Richard Conniff, author of The Natural History of the Rich: A Field Guide, writes in the New York Times: So what exactly constitutes a bad day in this rarefied little world? Did the casino owner Steve Wynn cross the mark when he put his elbow through a Picasso he was about to sell for $139 million? Did Mel (“I Own Malibu”) Gibson sense bad-day emanations when he started on a bigoted tirade while seated drunk in the back of a sheriff’s car? And if dumb stuff like this comes so easy to these people, how is it that they’re the ones with all the money?

Conniff refers to an experiment lead by Professor Dacher Keltner, a psychologist at University of California - Berkeley, who says that power and status imbue almost every facet of social interaction, from linguistic convention to the economy of emotional expression. Keltner also says that elevated social status leads to disinhibited social behaviour.

Mugshot of actor Mel Gibson - - A report on Gibson's behaviour following his arrest for drunk driving in July 2006, said that once inside the Sheriff's car, a source directly connected with the case said that Gibson began banging himself against the seat. The report says Gibson told the deputy, "You mother f****r. I'm going to f*** you." The report also says "Gibson almost continually [sic] threatened me saying he 'owns Malibu' and will spend all of his money to 'get even' with me."

The report says Gibson then launched into a barrage of anti-Semitic statements: "F*****g Jews... The Jews are responsible for all the wars in the world." Gibson then asked the deputy, "Are you a Jew?"

Researchers led by Keltner took groups of three ordinary volunteers and randomly put one of them in charge. Each trio had a half-hour to work through a boring social survey. Then a researcher came in and left a plateful of precisely five cookies. Care to guess which volunteer typically grabbed an extra cookie? The volunteer who had randomly been assigned the power role was also more likely to eat it with his mouth open, spew crumbs on partners and get cookie detritus on his face and on the table.

It reminded the researchers of powerful people they had known in real life. One of them, for instance, had attended meetings with a magazine mogul who ate raw onions and slugged vodka from the bottle, but failed to share these amuse-bouches with his guests. Another had been through an oral exam for his doctorate at which one faculty member not only picked his ear wax, but held it up to dandle lovingly in the light.

Conniff says that as stupid behaviours go, none of this is in a class with slamming somebody else’s Ferrari into a concrete wall. But science advances by tiny steps.

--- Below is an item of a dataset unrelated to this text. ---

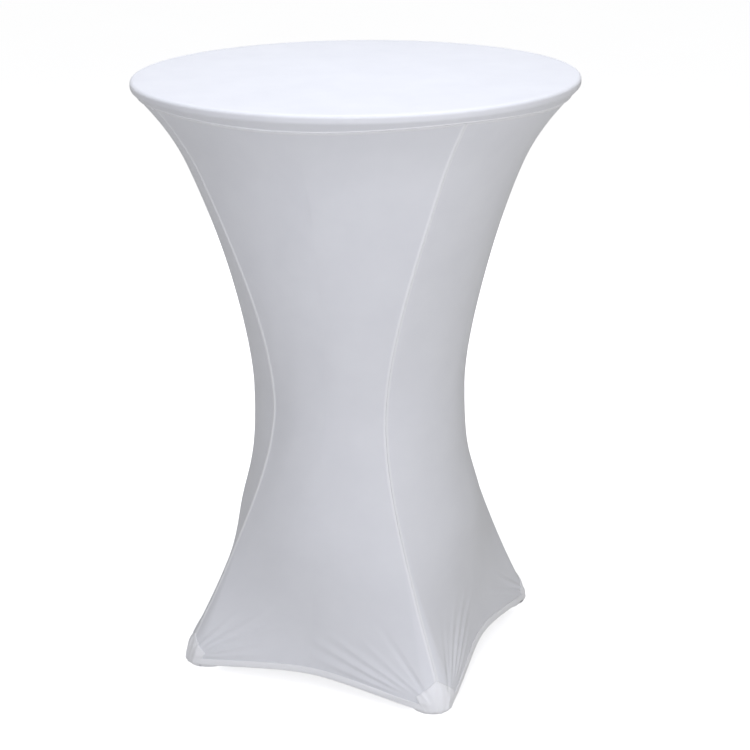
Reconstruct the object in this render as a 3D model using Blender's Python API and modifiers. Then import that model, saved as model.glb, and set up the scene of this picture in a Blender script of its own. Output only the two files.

The researchers went on to theorize that getting power causes people to focus so keenly on the potential rewards, like money, sex, public acclaim or an extra chocolate-chip cookie — not necessarily in that order, or frankly, any order at all, but preferably all at once — that they become oblivious to the people around them.

Indeed, the people around them may abet this process, since they are often subordinates intent on keeping the boss happy. So for the boss, it starts to look like a world in which the traffic lights are always green (and damn the pedestrians).

Professor Keltner and his fellow researchers describe it as an instance of “approach/inhibition theory” in action: As power increases, it fires up the behavioral approach system and shuts down behavioural inhibition.

And thus the Fast Forward Personality is born and put on the path to the concrete barrier.

The corollary is that as the rich and powerful increasingly focus on potential rewards, powerless types notice the likely costs and become more inhibited.

The bottom line for Conniff is: Without power, people tend to play it safe. Given power, even you and I, would soon end up living large and acting like idiots.

Power, Approach, and Inhibition

This article examines how power influences behaviour. Elevated power is associated with increased rewards and freedom and thereby activates approach-related tendencies. Reduced power is associated with increased threat, punishment, and social constraint and thereby activates inhibition-related tendencies.